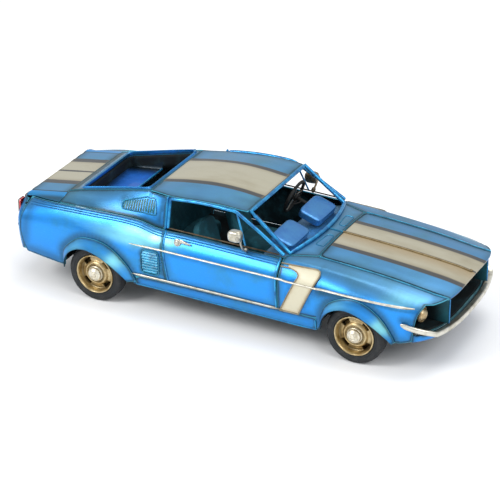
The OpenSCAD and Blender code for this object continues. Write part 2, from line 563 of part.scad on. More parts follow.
// ---- underside and running gear --------------------------------------------------------
pad_drop = 1.2;
bay_in_y = 42;
bay_half = 25;
module floor_pan() color(dark) in_frame() {
    right = [for (x = steps(-148, 130, 12)) [x, -side_y(x, floor_z) + sheet + 0.4]];
    difference() {
        translate([0, 0, floor_z]) linear_extrude(sheet + 0.4)
            polygon(concat(right, reversed([for (q = right) [q[0], -q[1]]])));
        for (x = axle_x, s = [-1, 1])
            translate([x - bay_half, s > 0 ? bay_in_y : -bay_in_y - 20, floor_z - 1])
                cube([2 * bay_half, 20, 4]);
    }
    translate([-frame_x - 35, -25, floor_z - pad_drop]) cube([70, 50, pad_drop + 0.2]);
}
ear_y = 36;
ear_t = 3;
ear_w = 11;
module bracket_ear() {
    rotate([90, 0, 0]) difference() {
        intersection() {
            translate([0, 0, -ear_t / 2]) cylinder(r = ear_w / 2, h = ear_t, $fn = 64);
            translate([-ear_w / 2, -ear_w / 2, -ear_t])
                cube([ear_w, ear_w / 2 + floor_z - axle_z - 0.02, 2 * ear_t]);
        }
        translate([0, 0, -ear_t]) cylinder(r = axle_r + axle_play, h = 2 * ear_t, $fn = 64);
    }
}
module axle_brackets() color(silver) in_frame()
    for (x = axle_x, s = [-1, 1]) translate([x, s * ear_y, axle_z]) bracket_ear();

hub_out_y = tyre_out_y - 2.2;
module axle_rod(x) {
    translate([x, hub_out_y, axle_z]) rotate([90, 0, 0]) cylinder(r = axle_r, h = 2 * hub_out_y, $fn = 64);
}
module front_axle() color(silver) in_frame() axle_rod(axle_x[1]);
module rear_axle() color(silver) in_frame() axle_rod(axle_x[0]);

// Wheel parts are turned about Z with the outer side up, then set on an axle end
module on_axle(x, s) translate([x, s * tyre_out_y, axle_z]) rotate([-90 * s, 0, 0]) children();
module tyre() {
    rotate_extrude($fn = 128) polygon([[rim_r, -tyre_w + 1], [rim_r + 2, -tyre_w], [tyre_r - 1.6, -tyre_w],
        [tyre_r - 0.4, -tyre_w + 0.7], [tyre_r, -tyre_w + 2], [tyre_r, -2], [tyre_r - 0.4, -0.7],
        [tyre_r - 1.6, 0], [rim_r + 1.5, 0], [rim_r, -0.8]]);
}
slot_r = 10.2;
module rim() {
    difference() {
        rotate_extrude($fn = 128) polygon([[axle_r + 0.02, -8], [4, -8], [4, -3.8], [7.6, -3.8], [11.6, -4.6],
            [12.4, -9], [12.4, -tyre_w + 1], [rim_r - 0.02, -tyre_w + 1], [rim_r - 0.02, 0.1],
            [13.2, 0.4], [12.4, -0.6], [11.2, -3.4], [8.8, -2.9], [7.4, -1.4], [6.4, -1.4], [6, -2.2],
            [axle_r + 0.02, -2.2]]);
        for (a = [45:90:315]) rotate([0, 0, a]) translate([slot_r, 0, -4]) cube([1.8, 5.4, 8], center = true);
    }
}
module hub_cap() {
    rotate_extrude($fn = 96) polygon([[0, -2.15], [5.4, -2.15], [5.4, -0.9], [4.6, 0], [4.4, 1], [3.6, 1.8],
                                      [2.2, 2.4], [0, 2.6]]);
}
module tyre_front_right() color(dark) in_frame() on_axle(axle_x[1], -1) tyre();
module tyre_front_left() color(dark) in_frame() on_axle(axle_x[1], 1) tyre();
module tyre_rear_right() color(dark) in_frame() on_axle(axle_x[0], -1) tyre();
module tyre_rear_left() color(dark) in_frame() on_axle(axle_x[0], 1) tyre();
module rim_front_right() color(brass) in_frame() on_axle(axle_x[1], -1) rim();
module rim_front_left() color(brass) in_frame() on_axle(axle_x[1], 1) rim();
module rim_rear_right() color(brass) in_frame() on_axle(axle_x[0], -1) rim();
module rim_rear_left() color(brass) in_frame() on_axle(axle_x[0], 1) rim();
module hub_cap_front_right() color(silver) in_frame() on_axle(axle_x[1], -1) hub_cap();
module hub_cap_front_left() color(silver) in_frame() on_axle(axle_x[1], 1) hub_cap();
module hub_cap_rear_right() color(silver) in_frame() on_axle(axle_x[0], -1) hub_cap();
module hub_cap_rear_left() color(silver) in_frame() on_axle(axle_x[0], 1) hub_cap();

floor_pan();
axle_brackets();
front_axle();
rear_axle();
tyre_front_right();
tyre_front_left();
tyre_rear_right();
tyre_rear_left();
rim_front_right();
rim_front_left();
rim_rear_right();
rim_rear_left();
hub_cap_front_right();
hub_cap_front_left();
hub_cap_rear_right();
hub_cap_rear_left();
quarter_panel_right();
quarter_panel_left();
door_right();
door_left();
fender_right();
fender_left();
rocker_right();
rocker_left();
roof_panel();
sail_panel_right();
sail_panel_left();
rear_window_frame();
parcel_tray();
trunk_lid();
tail_panel();
tail_lights();
rear_bumper();
cowl_panel();
hood();
hood_rib();
grille_shell();
headlights();
front_valance();
front_bumper();
flare_front_right();
flare_front_left();
flare_rear_right();
flare_rear_left();
belt_mouldings();
side_trims();
side_stripes();
side_louvres();
sail_vents();
door_mirrors();
door_handles();
window_frame_right();
window_frame_left();
windshield_frame();
dashboard();
steering_column();
steering_wheel();
front_seats();
rear_seat();
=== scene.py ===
# Looks of a tinplate fastback coupe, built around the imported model.
# Shapes are worked out in millimetres in the car's own coordinates (X from the middle of the
# wheelbase, right side at -Y) and written into the frame in metres.
import json
import math
import bpy
from mathutils import Matrix, Vector


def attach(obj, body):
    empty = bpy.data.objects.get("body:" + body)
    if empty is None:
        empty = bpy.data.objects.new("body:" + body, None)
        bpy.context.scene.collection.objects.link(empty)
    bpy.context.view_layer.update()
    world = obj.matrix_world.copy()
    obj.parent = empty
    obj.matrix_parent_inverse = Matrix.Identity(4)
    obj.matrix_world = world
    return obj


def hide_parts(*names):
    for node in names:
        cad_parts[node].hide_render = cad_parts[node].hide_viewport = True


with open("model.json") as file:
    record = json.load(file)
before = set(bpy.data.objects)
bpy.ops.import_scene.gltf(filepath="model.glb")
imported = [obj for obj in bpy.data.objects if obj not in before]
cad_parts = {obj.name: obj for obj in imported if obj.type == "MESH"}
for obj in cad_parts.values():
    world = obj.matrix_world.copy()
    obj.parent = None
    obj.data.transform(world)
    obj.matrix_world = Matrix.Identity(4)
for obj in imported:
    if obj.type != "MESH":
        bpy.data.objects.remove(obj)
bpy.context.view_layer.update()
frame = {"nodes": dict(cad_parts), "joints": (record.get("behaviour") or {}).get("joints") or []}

# ---- camera, light and floor ----
MM = 0.001
JOINTS = {j["name"]: Vector(j["pos_m"]) / MM for j in frame["joints"]}
AXLE_X = {"front": 95.0, "rear": -95.0}
FRAME_X = (JOINTS["front_axle_roll"].x + JOINTS["rear_axle_roll"].x) / 2
AXLE_Z = JOINTS["front_axle_roll"].z
# The camera was fitted to the photograph with the half-track assumed to be 57 mm, because the photograph
# alone doesn't fix the width.
CAMERA_AZIMUTH = math.radians(26.775)
CAMERA_ELEVATION = math.radians(26.783)
CAMERA_DISTANCE = 1.4740
CAMERA_TARGET = Vector((FRAME_X - 6.97, 0, 32.63)) * MM
LENS = 158.33
SKY_COLOR, SKY_STRENGTH = (0.93, 0.96, 1.0, 1), 0.66
# name, azimuth and elevation in degrees, distance, width and height in metres, power in watts
SOFT_BOXES = [("key_left", -38, 40, 1.3, 0.6, 0.45, 8.5), ("fill_right", 62, 40, 1.4, 0.7, 0.5, 6),
              ("top", 150, 72, 1.5, 1.0, 0.8, 9)]


def direction(azimuth, elevation):
    """Unit vector from the object to a camera or lamp; azimuth 0 looks at the right side."""
    flat = math.cos(elevation)
    return Vector((math.sin(azimuth) * flat, -math.cos(azimuth) * flat, math.sin(elevation)))


def look_along(obj, towards):
    """Turns a camera or a lamp so that it looks along a direction."""
    obj.rotation_mode = "QUATERNION"
    obj.rotation_quaternion = towards.to_track_quat("-Z", "Y")


def make_camera():
    data = bpy.data.cameras.new("camera")
    data.lens = LENS
    data.sensor_fit = "HORIZONTAL"
    data.clip_start = 0.05
    data.clip_end = 50
    camera = bpy.data.objects.new("camera", data)
    bpy.context.scene.collection.objects.link(camera)
    back = direction(CAMERA_AZIMUTH, CAMERA_ELEVATION)
    camera.location = CAMERA_TARGET + back * CAMERA_DISTANCE
    look_along(camera, -back)
    bpy.context.scene.camera = camera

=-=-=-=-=

## Required work
Give again, word for word, every line of the listing above from the one with "belt_mouldings();" to the one with "if empty is", both inclusive, and nothing beyond them.

## Solution to this task
belt_mouldings();
side_trims();
side_stripes();
side_louvres();
sail_vents();
door_mirrors();
door_handles();
window_frame_right();
window_frame_left();
windshield_frame();
dashboard();
steering_column();
steering_wheel();
front_seats();
rear_seat();
=== scene.py ===
# Looks of a tinplate fastback coupe, built around the imported model.
# Shapes are worked out in millimetres in the car's own coordinates (X from the middle of the
# wheelbase, right side at -Y) and written into the frame in metres.
import json
import math
import bpy
from mathutils import Matrix, Vector


def attach(obj, body):
    empty = bpy.data.objects.get("body:" + body)
    if empty is None:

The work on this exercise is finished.